This project investigated the potential impact of student peer-to-peer mentoring on retention and success, in particular for students commencing their studies in the Open University’s (OU) School of Languages and Applied Linguistics (LAL). It was part of a wider initiative across LAL advocating student community building, strengthening a sense of belonging and establishing a robust support network among the School’s student population. In particular, the project addressed one of the priorities of the Office for Students’ Access and Participation Plan for underrepresented groups in HE, namely to ‘ensure access leads to participation on high quality courses and secures good graduate outcomes’ (OfS, 2022).

In addition, the project aligns with the OU’s student success priorities: ‘delivering a high quality and flexible student experience with high levels of student satisfaction; and supporting students to achieve positive career and personal development outcomes’ (OU, 2020, p. 10). These strategic priorities have encouraged the establishment of a wider movement towards enabling student peer support at the OU as exemplified in scholarship reports by Robson and Hutton (2019), Kubiak and Snowden (2020) or Di Malta and Moller (2021) to name the most recent examples.

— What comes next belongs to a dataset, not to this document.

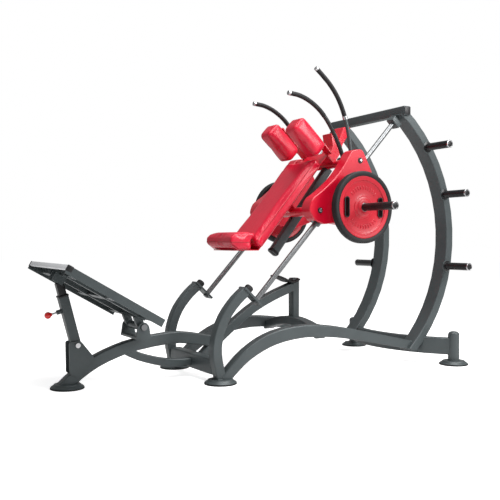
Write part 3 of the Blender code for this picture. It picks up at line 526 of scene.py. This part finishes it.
def stuffed(name, node, shrink, cap, board=None):
    """Foam under a tight cover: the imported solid, a little shrunk, is blown up as cloth and kept within cap.

    board is a point and a normal: what lies behind that plane is held flat by the board.
    """
    pad = welded_skin(node)
    pad.name = name
    shape = bmesh.new()
    shape.from_mesh(pad.data)
    bmesh.ops.triangulate(shape, faces=shape.faces)
    shape.to_mesh(pad.data)
    shape.free()
    foam = pad.modifiers.new("foam", "REMESH")
    foam.mode = "VOXEL"
    foam.voxel_size = 0.006
    graph = bpy.context.evaluated_depsgraph_get()
    pad.data = bpy.data.meshes.new_from_object(pad.evaluated_get(graph))
    pad.modifiers.clear()
    for step in range(3):
        relax(pad.data, 0.5)
    start = []
    for vertex in pad.data.vertices:
        on_board = board and (vertex.co - board[0]).dot(board[1]) < 0.004
        if not on_board:
            vertex.co -= vertex.normal * shrink
        start.append((vertex.co.copy(), on_board))
    held = pad.vertex_groups.new(name="held")
    held.add([i for i, (_, on_board) in enumerate(start) if on_board], 1.0, "REPLACE")
    cover = pad.modifiers.new("cover", "CLOTH")
    cover.settings.quality = 4
    cover.settings.mass = 0.3
    cover.settings.tension_stiffness = 25.0
    cover.settings.compression_stiffness = 25.0
    cover.settings.bending_stiffness = 6.0
    cover.settings.shrink_min = 0.012
    cover.settings.use_pressure = True
    cover.settings.uniform_pressure_force = 4.0
    cover.settings.effector_weights.gravity = 0.0
    if board:
        cover.settings.vertex_group_mass = "held"
    for number in range(1, 21):
        bpy.context.scene.frame_set(number)
    graph = bpy.context.evaluated_depsgraph_get()
    blown = [v.co.copy() for v in pad.evaluated_get(graph).data.vertices]
    pad.modifiers.clear()
    bpy.context.scene.frame_set(1)
    for vertex, (rest, _), target in zip(pad.data.vertices, start, blown):
        move = target - rest
        if move.length > cap:
            move *= cap / move.length
        vertex.co = rest + move
    for step in range(5):
        relax(pad.data, 0.5)
    on_machine(pad, upholstery, "sled", 180.0)
    smooth = pad.modifiers.new("smooth", "SUBSURF")
    smooth.levels = 1
    smooth.render_levels = 1
    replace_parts(pad, node)
    return pad


def relax(mesh, share):
    """Moves every vertex a share of the way to the middle of its neighbours."""
    sums = [Vector() for _ in mesh.vertices]
    counts = [0] * len(mesh.vertices)
    for edge in mesh.edges:
        a, b = edge.vertices
        sums[a] += mesh.vertices[b].co
        sums[b] += mesh.vertices[a].co
        counts[a] += 1
        counts[b] += 1
    for vertex, total, count in zip(mesh.vertices, sums, counts):
        vertex.co = vertex.co.lerp(total / count, share)


def on_pad(pad, points, lift=0.0):
    """The points moved to the nearest place on a pad's cover."""
    found = []
    for point in points:
        _, place, normal, _ = pad.closest_point_on_mesh(point)
        found.append(place + normal * lift)
    return found


def rounded_loop(corners, radius, pitch=0.008):
    """Points a pitch apart round a flat loop of corners, each corner rounded off."""
    loop = []
    for i, corner in enumerate(corners):
        before, after = corners[i - 1], corners[(i + 1) % len(corners)]
        start = corner + (before - corner).normalized() * radius
        end = corner + (after - corner).normalized() * radius
        loop += [start.lerp(corner, t).lerp(corner.lerp(end, t), t) for t in (0.0, 0.25, 0.5, 0.75, 1.0)]
    dense = []
    for start, end in zip(loop, loop[1:] + loop[:1]):
        count = max(1, round((end - start).length / pitch))
        dense += [start.lerp(end, i / count) for i in range(count)]
    return dense


def sewn(name, pad, corners, radius):
    """A piped seam round a pad, half sunk in its cover."""
    route = rounded_loop(corners, radius)
    return bead(name, on_pad(pad, route, 0.0002), "sled", piping, radius=0.0021, ripple=1.0)


def stitched(name, pad, corners, radius):
    """A row of thread stitches along a loop on a pad's cover, each a small lens that dips at both ends."""
    route = rounded_loop(corners, radius, 0.0032)
    route = on_pad(pad, route[: len(route) // 2 * 2])
    shape = bmesh.new()
    for start, end in zip(route[0::2], route[1::2]):
        middle = (start + end) / 2
        run = (end - start).normalized()
        _, _, normal, _ = pad.closest_point_on_mesh(middle)
        side = run.cross(normal).normalized() * 0.0007
        ends = [shape.verts.new(start - run * 0.0006), shape.verts.new(end + run * 0.0006)]
        belt = [middle + side, middle + normal * 0.0007, middle - side, middle - normal * 0.0007]
        belt = [shape.verts.new(point) for point in belt]
        for i in range(4):
            shape.faces.new((belt[i - 1], belt[i], ends[0]))
            shape.faces.new((belt[i], belt[i - 1], ends[1]))
    bmesh.ops.recalc_face_normals(shape, faces=shape.faces)
    mesh = bpy.data.meshes.new(name)
    shape.to_mesh(mesh)
    shape.free()
    piece = bpy.data.objects.new(name, mesh)
    bpy.context.scene.collection.objects.link(piece)
    return on_machine(piece, thread, "sled", 180.0)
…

The peer-to-peer mentoring was piloted across two School of LAL Level 1 modules, L101 Introducing English Language Studies, and L161 Exploring Languages and Cultures. It focused on younger learners, a group who are increasingly choosing the OU for their Higher Education (HE) study. We investigated how this cohort of students felt about embarking on HE study in the OU’s distance-learning environment, how they succeeded in ‘finding their feet’ during their first year of being an OU student, what challenges they faced and how they overcame these, and in what way the support of a peer mentor aided their progress. At the same time, we investigated what motivates students to become peer mentors, what skills they bring to the role and what mentors see as benefits of supporting others during their study.

Initial insights from the pilot project underline that younger students do benefit from a mentor who provides pastoral support during their first year of study and who has gone through similar experiences in the past. The analysis and findings from our pilot project informed the rolling out of our peer-to-peer mentoring across all the School of LAL Level 1 modules from the start of the 2022J presentation onwards, keeping a focus on young students but expanding it to those students who have been highlighted in the University’s Access and Participation Plan (APP) as belonging to under-represented groups in the OU.

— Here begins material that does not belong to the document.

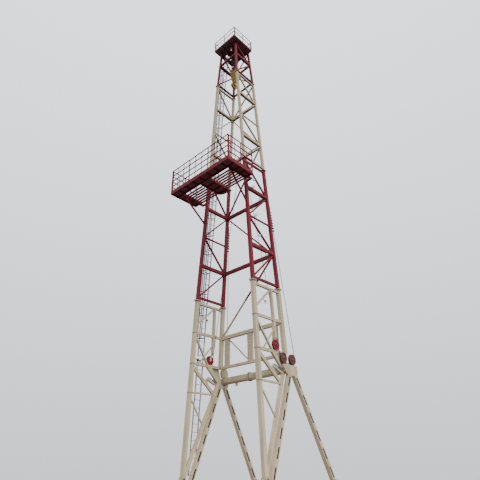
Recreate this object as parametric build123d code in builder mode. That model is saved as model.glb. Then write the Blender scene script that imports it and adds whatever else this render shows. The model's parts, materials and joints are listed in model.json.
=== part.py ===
"""Water well drilling rig: a three-sided lattice mast standing on a skid base.

The mast is open at the front (-Y). A raising frame behind it carries its back legs.
All sizes are in millimetres. +Z is up, and the origin lies on the underside of the skid base.
"""
from build123d import *
import os
from math import cos, radians, sin

os.makedirs("parts", exist_ok=True)

# Mast sections, from the feet up
foot_z = 1100
bottom_section = 9300
lower_section = 9000
upper_section = 9350
crown_section = 4150

# Half widths of the mast between leg centre lines
foot_half_width = 2730
bottom_joint_half_width = 2280
middle_joint_half_width = 1700
top_joint_half_width = 1100
mast_top_half_width = 830

# Leg centre lines, front and back
foot_front_y = -1350
bottom_joint_front_y = -1190
middle_joint_front_y = -980
top_joint_front_y = -910
mast_top_front_y = -730
back_y = 980
mast_top_back_y = 850

# Ring beams and struts, measured down from the top of their section
crown_ring_drop = 1700
upper_ring_drop = 2500
upper_strut_drop = 4920
upper_low_ring_drop = 7040
lower_ring_drop = 2460
lower_strut_drop = 4660
lower_low_ring_drop = 6700
portal_top_drop = 1940
portal_low_drop = 3680
foot_strut_drop = 5200
end_beam_drop = 185

# Tube sizes
crown_leg = 150
upper_leg = 170
lower_leg = 190
bottom_leg = 210
ring_beam = 200
end_beam = 130
portal_beam = 150
side_beam = 110
brace = 90
thin_brace = 70
pair_bar = 45
pair_spacing = 110

# Joint plates, leg bands and gussets
collar_thickness = 40
collar_margin = 55
band_thickness = 30
band_margin = 28
gusset_thickness = 20
gusset_reach = 230
gusset_height = 420

# Mast foot struts and back support
column_y = 270
column_width = 150
column_brace_drop = 1550
knee_brace_drop = 2100
knee_top_y = -60
knee_width = 130
knee_depth = 240
support_x = 2430
support_y = 790
support_below_portal = 820
support_pin = 120
strut_width = 130
strut_depth = 200
high_brace_drop = 3800
high_brace_depth = 180
low_brace_drop = 5350
low_brace_end = 6800
cross_brace_y = -820
cross_brace_rise = 1250

# Buffer cylinders below the knees
buffer_front_y = -100
buffer_rear_y = 470
buffer_front_drop = 710
buffer_rear_drop = 950
buffer_diameter = 130
buffer_rod = 60
buffer_reach = 230

# Portal behind the well centre
portal_post_x = 1880
portal_post_width = 360
portal_post_depth = 120

# Raising frame behind the mast
frame_x = 2590
head_y = 1290
head_above_support = 50
head_top = 220
head_drop = 300
head_nose = 730
head_thickness = 150
head_corner = 60
cross_tube_y = 1350
cross_tube_rise = 80
cross_tube_diameter = 400
tube_flange = 50
tube_flange_joint_x = -430
tube_stub_x = -1490
frame_leg_width = 220
frame_leg_depth = 240
front_leg_offset = 290
rear_leg_offset = 200
front_leg_foot_y = -930
rear_leg_foot_y = 4000
frame_foot_z = 900
frame_foot_x = 2660
leg_slot_width = 60
leg_slot_depth = 40
leg_slot_count = 6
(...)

The project explored how students who have a peer mentor engage with and benefit from the mentoring process. Moreover, we learned more about the support needs that are met by the peer mentoring programme and those that we still need to address in order to provide more rounded and targeted support for our new OU students. At the same time, we established the benefits for peer mentors, their motivation and support needs.

Overall, the pilot project highlighted that mentees have found the relationship with a mentor to be highly positive and a useful support mechanism in the early stages of their OU studies. Mentors have benefitted from the relationship too, acquiring new skills which improve their confidence as well as employability skills and have made them more reflective practitioners.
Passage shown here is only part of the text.